Brief: What is needed is an exact copy of the lines from the line containing "width along X" to the line containing "for corner in", both lines included, and nothing else.

Data lines:

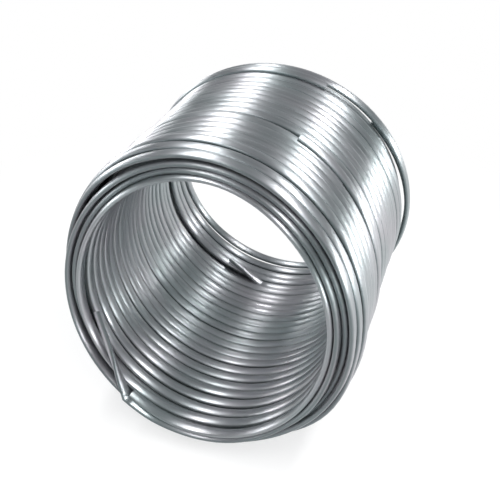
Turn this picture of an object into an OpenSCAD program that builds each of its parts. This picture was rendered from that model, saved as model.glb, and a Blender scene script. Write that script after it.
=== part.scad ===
// Coil of magnesium ribbon, lying on its side.
// The ribbon is a flat extruded bar with rounded edges, wound in layers round a former that has been drawn
// out. The turns have leaned over, each at its own angle: the coil is a turned wall with an open bore, parted
// into turns by leaning gaps one layer deep, and its end turns are rings that show the layers' rounded edges.
// X runs across the coil, Y along it with the front end at the low side, and Z is up.
// The origin is on the floor, under the middle of the coil.

/* [Ribbon] */
// Width of the ribbon, which lies along the coil's axis
ribbon_w = 19; // [15:0.5:24]
// Thickness of the ribbon, which lies across the wall of the coil
ribbon_t = 9.5; // [8:0.25:12]
// Radius of the ribbon's rounded edges
edge_r = 3; // [1:0.25:3.5]

/* [Coil] */
// Diameter of the bore at the front, between the faces of the innermost turns
bore_d = 406; // [300:1:620]
// Turns side by side along the bore
turns = 21; // [16:1:30]
// Layers of ribbon over each other in the wall
layers = 4; // [3:1:6]
// Gap between neighbouring turns
turn_gap = 0.6; // [0.2:0.1:1.2]
// Gap between one layer and the next
layer_gap = 1.3; // [0.4:0.1:2]
// How far the outermost layer starts behind the innermost one at the front end
shoulder = 32; // [24:1:45]
// Whole turns that stand proud on the outside at the front end
front_turns = 5; // [3:1:10]
// Whole turns that stand proud on the outside at the rear end
rear_turns = 2; // [1:1:5]
// How far the turns between those lie below them
waist = 4.2; // [2:0.1:8]

/* [Lie of the turns] */
// Angle by which the front turn leans back
front_lean = 12.4; // [6:0.1:15]
// Angle by which the rear turn leans back
rear_lean = -2.5; // [-5:0.1:3]
// Angle by which the front turn faces round to the right
front_yaw = -2.4; // [-4:0.1:4]
// How much smaller than the front turn the rear one is, in radius
taper = 6; // [0:0.5:8]

/* [Loose ends] */
// Length of the loose inner end at the front
front_end_l = 140; // [100:5:170]
// Angle of the loose front end where it leaves the wall, from the top of the coil
front_end_at = -150; // [-170:1:-120]
// Angle by which the loose front end leans in from the wall
front_end_lean = 27; // [22:1:35]
// Turns in front of the loose front end
front_end_turns = 0; // [0:1:4]
// Length of the loose inner end at the rear
rear_end_l = 88; // [70:2:130]
// Angle of the loose rear end where it leaves the wall, from the top of the coil
rear_end_at = -176; // [-190:1:-150]
// Angle by which the loose rear end leans in from the wall
rear_end_lean = 18; // [16:1:30]
// Turns behind the loose rear end
rear_end_turns = 4; // [1:1:8]
// Angle by which the loose inner ends slant back along the coil
loose_slant = 9; // [0:1:15]
// Angle by which the loose inner ends have turned about their own length
loose_turn = 50; // [0:5:90]
// Angle of the outer cut ends, from the top of the coil
cut_end_at = 22; // [0:1:60]
// Angle that the last turn on the outside runs on from its cut end
cut_end_sweep = 200; // [90:5:300]

/* [Hidden] */
pitch = ribbon_w + turn_gap;
layer_step = ribbon_t + layer_gap;
half_w = ribbon_w / 2;
bore_r = bore_d / 2;
wall = layers * layer_step - layer_gap;
coil_r = bore_r + wall;
// From the middle of the front turn of the bore to the middle of the rear one
run = (turns - 1) * pitch;
// The outermost layer's turns spread evenly over the length that the shoulder leaves
outer_turns = floor((run + ribbon_w - shoulder + turn_gap) / pitch);
outer_pitch = (run - shoulder) / (outer_turns - 1);
// Turns at the front of the bore that show the layers stepping back over each other
step_turns = layers - 2;
// The wall between the end turns is straight and lies on the floor as they do
body_r = (rest(0) + rest(run)) / 2;
// Middle of that wall, and the two faces at which the gaps between the turns end
mid_r = body_r - wall / 2;
core_in = mid_r - ribbon_t;
core_out = mid_r + ribbon_t;
// Chords in one rounded corner
corner_steps = 2;
$fn = 96;

// One rounded corner of the ribbon about its centre, as an arc of 90 degrees that starts at angle from
function corner(r, z, from) = [
    for (k = [0:corner_steps])
        let (a = from + 90 * k / corner_steps)
        [r + edge_r * cos(a), z + edge_r * sin(a)]
];

// Inner radius of layer k at the front end, counted from the bore
function layer_r(k) = bore_r + k * layer_step;

// Lean and yaw of the turn that lies d behind the front one, and what its radius has lost
function lean(d) = front_lean + (rear_lean - front_lean) * d / run;
function yaw(d) = front_yaw * (1 - d / run);
function loss(d) = taper * d / run;

// Height of the middle of that turn, with its lowest edge on the floor
function rest(d) =
    let (a = abs(lean(d)))
    (coil_r - loss(d) - edge_r) * cos(a) + (half_w - edge_r) * sin(a) + edge_r;

// How far a ring with that profile reaches along the coil from its middle, tilted by lean(d) and yaw(d)
function reach(profile, d) =
    let (tilt = acos(cos(lean(d)) * cos(yaw(d))))
    max([for (p = profile) (p.x - loss(d)) * sin(tilt) + abs(p.y) * cos(tilt)]);

// Profiles in radius and height, anticlockwise, with the front of the turn at the high side.
// One turn with a rounded edge at each corner
function turn(inner, outer) = concat(
    corner(outer - edge_r, edge_r - half_w, -90),
    corner(outer - edge_r, half_w - edge_r, 0),
    corner(inner + edge_r, half_w - edge_r, 90),
    corner(inner + edge_r, edge_r - half_w, 180)
);

// The last turn, whose flat rear face shows every layer
rear_turn = concat(
    turn(bore_r, coil_r),
    [
        for (k = [0:layers - 2])
            each concat(
                corner(layer_r(k) + ribbon_t - edge_r, edge_r - half_w, 270),
                corner(layer_r(k + 1) + edge_r, edge_r - half_w, 180)
            )
    ]
);

front_y = (reach(turn(bore_r, layer_r(1) + ribbon_t), 0) - run - reach(rear_turn, run)) / 2;

// Where the gap before turn i of the bore lies, and the one before turn j of the outermost layer
function bore_gap(i) = (i - 0.5) * pitch;
function outer_gap(j) = shoulder + (j - 0.5) * outer_pitch;

// Puts what is turned about Z on the coil, d behind the front turn
module lie(d) {
    translate([0, front_y + d, rest(d)])
        rotate([90 - lean(d), 0, yaw(d)])
            children();
}

// A ring with that profile, d behind the front turn
module ring(profile, d) {
    lie(d)
        rotate_extrude()
            translate([-loss(d), 0])
                polygon(profile);
}

// The straight wall between two radii, over that angle clockwise from the cut ends
module straight(inner, outer, sweep = 360) {
    translate([0, 0, body_r])
        rotate([90, 0, 0])
            rotate([0, 0, 90 - cut_end_at - sweep])
                rotate_extrude(angle = sweep)
                    translate([inner, -run])
                        square([outer - inner, 2 * run]);
}

// All that lies between the leaning planes from and to
module between(from, to) {
    intersection() {
        children();
        lie(from)
            translate([0, 0, -3 * run])
                cylinder(r = 2 * coil_r, h = 3 * run);
        lie(to)
            cylinder(r = 2 * coil_r, h = 3 * run);
    }
}

// Leaning gap between two turns
module gap(d) {
    lie(d)
        cylinder(r = 1.5 * coil_r, h = turn_gap, center = true);
}

// The innermost turns behind the stepped ones
module bore_turns() {
    difference() {
        between(bore_gap(step_turns), bore_gap(turns - 1))
            straight(body_r - wall, mid_r - 1);
        for (i = [step_turns:turns - 1])
            gap(bore_gap(i));
    }
}

// The outermost turns behind the first one
module outer_turns() {
    last = outer_turns - 1;
    difference() {
        union() {
            between(outer_gap(1), outer_gap(last))
                straight(mid_r + 1, body_r - waist);
            between(outer_gap(1), outer_gap(front_turns))
                straight(mid_r + 2, body_r);
            between(outer_gap(last - rear_turns + 1), outer_gap(last))
                straight(mid_r + 2, body_r);
            for (j = [front_turns, last - rear_turns])
                between(outer_gap(j), outer_gap(j + 1))
                    straight(mid_r + 3, body_r, cut_end_sweep);
        }
        for (j = [1:last])
            gap(outer_gap(j));
    }
}

// The turns at the two ends
module end_turns() {
    for (i = [0:step_turns - 1])
        ring(turn(bore_r, layer_r(i + 1) + ribbon_t), i * pitch);
    ring(turn(mid_r, coil_r), shoulder);
    ring(rear_turn, run);
}

// The ribbon's section, centred, with its width along X
module ribbon_section() {
    w = half_w - edge_r;
    t = ribbon_t / 2 - edge_r;
    polygon(concat(corner(w, t, 0), corner(-w, t, 90), corner(-w, -t, 180), corner(w, -t, 270)));
}

// A straight loose end of ribbon, which leaves the innermost layer at angle at and leans into the bore
module loose_end(length, at, lean_in, d) {
    lie(d)
        rotate([0, 0, -at])
            translate([0, bore_r - loss(d) + ribbon_t, 0])
                rotate([0, loose_slant, -lean_in])
                    rotate([0, 90, 0])
                        linear_extrude(length)
                            rotate(loose_turn)
                                ribbon_section();
}

module ribbon_coil() {
    color("silver")
        union() {
            between(bore_gap(step_turns - 0.5), run)
                straight(core_in, core_out);
            bore_turns();
            outer_turns();
            end_turns();
            loose_end(front_end_l, front_end_at, front_end_lean, front_end_turns * pitch);
            loose_end(rear_end_l, rear_end_at, rear_end_lean, run - rear_end_turns * pitch);
        }
}

ribbon_coil();
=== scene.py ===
import math

import bpy
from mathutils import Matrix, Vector


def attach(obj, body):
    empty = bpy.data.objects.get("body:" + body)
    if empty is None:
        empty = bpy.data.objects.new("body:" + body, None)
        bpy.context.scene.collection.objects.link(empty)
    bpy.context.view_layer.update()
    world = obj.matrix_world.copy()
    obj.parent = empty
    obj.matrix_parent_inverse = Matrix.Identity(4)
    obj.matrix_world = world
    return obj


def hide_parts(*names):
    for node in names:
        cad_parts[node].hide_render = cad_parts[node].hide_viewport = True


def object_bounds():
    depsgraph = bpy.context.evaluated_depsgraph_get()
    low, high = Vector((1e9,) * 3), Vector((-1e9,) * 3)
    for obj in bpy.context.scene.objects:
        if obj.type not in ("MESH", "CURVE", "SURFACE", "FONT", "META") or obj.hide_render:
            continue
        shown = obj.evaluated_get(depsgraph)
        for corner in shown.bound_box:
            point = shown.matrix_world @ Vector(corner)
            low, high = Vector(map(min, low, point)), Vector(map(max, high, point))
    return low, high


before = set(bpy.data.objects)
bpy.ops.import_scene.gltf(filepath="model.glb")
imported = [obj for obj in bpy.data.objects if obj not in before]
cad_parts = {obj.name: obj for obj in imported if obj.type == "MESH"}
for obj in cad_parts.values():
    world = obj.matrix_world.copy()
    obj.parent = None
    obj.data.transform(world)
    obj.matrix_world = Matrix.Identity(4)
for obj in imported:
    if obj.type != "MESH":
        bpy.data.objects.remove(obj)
cad_low, cad_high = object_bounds()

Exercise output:
// The ribbon's section, centred, with its width along X
module ribbon_section() {
    w = half_w - edge_r;
    t = ribbon_t / 2 - edge_r;
    polygon(concat(corner(w, t, 0), corner(-w, t, 90), corner(-w, -t, 180), corner(w, -t, 270)));
}

// A straight loose end of ribbon, which leaves the innermost layer at angle at and leans into the bore
module loose_end(length, at, lean_in, d) {
    lie(d)
        rotate([0, 0, -at])
            translate([0, bore_r - loss(d) + ribbon_t, 0])
                rotate([0, loose_slant, -lean_in])
                    rotate([0, 90, 0])
                        linear_extrude(length)
                            rotate(loose_turn)
                                ribbon_section();
}

module ribbon_coil() {
    color("silver")
        union() {
            between(bore_gap(step_turns - 0.5), run)
                straight(core_in, core_out);
            bore_turns();
            outer_turns();
            end_turns();
            loose_end(front_end_l, front_end_at, front_end_lean, front_end_turns * pitch);
            loose_end(rear_end_l, rear_end_at, rear_end_lean, run - rear_end_turns * pitch);
        }
}

ribbon_coil();
=== scene.py ===
import math

import bpy
from mathutils import Matrix, Vector


def attach(obj, body):
    empty = bpy.data.objects.get("body:" + body)
    if empty is None:
        empty = bpy.data.objects.new("body:" + body, None)
        bpy.context.scene.collection.objects.link(empty)
    bpy.context.view_layer.update()
    world = obj.matrix_world.copy()
    obj.parent = empty
    obj.matrix_parent_inverse = Matrix.Identity(4)
    obj.matrix_world = world
    return obj


def hide_parts(*names):
    for node in names:
        cad_parts[node].hide_render = cad_parts[node].hide_viewport = True


def object_bounds():
    depsgraph = bpy.context.evaluated_depsgraph_get()
    low, high = Vector((1e9,) * 3), Vector((-1e9,) * 3)
    for obj in bpy.context.scene.objects:
        if obj.type not in ("MESH", "CURVE", "SURFACE", "FONT", "META") or obj.hide_render:
            continue
        shown = obj.evaluated_get(depsgraph)
        for corner in shown.bound_box:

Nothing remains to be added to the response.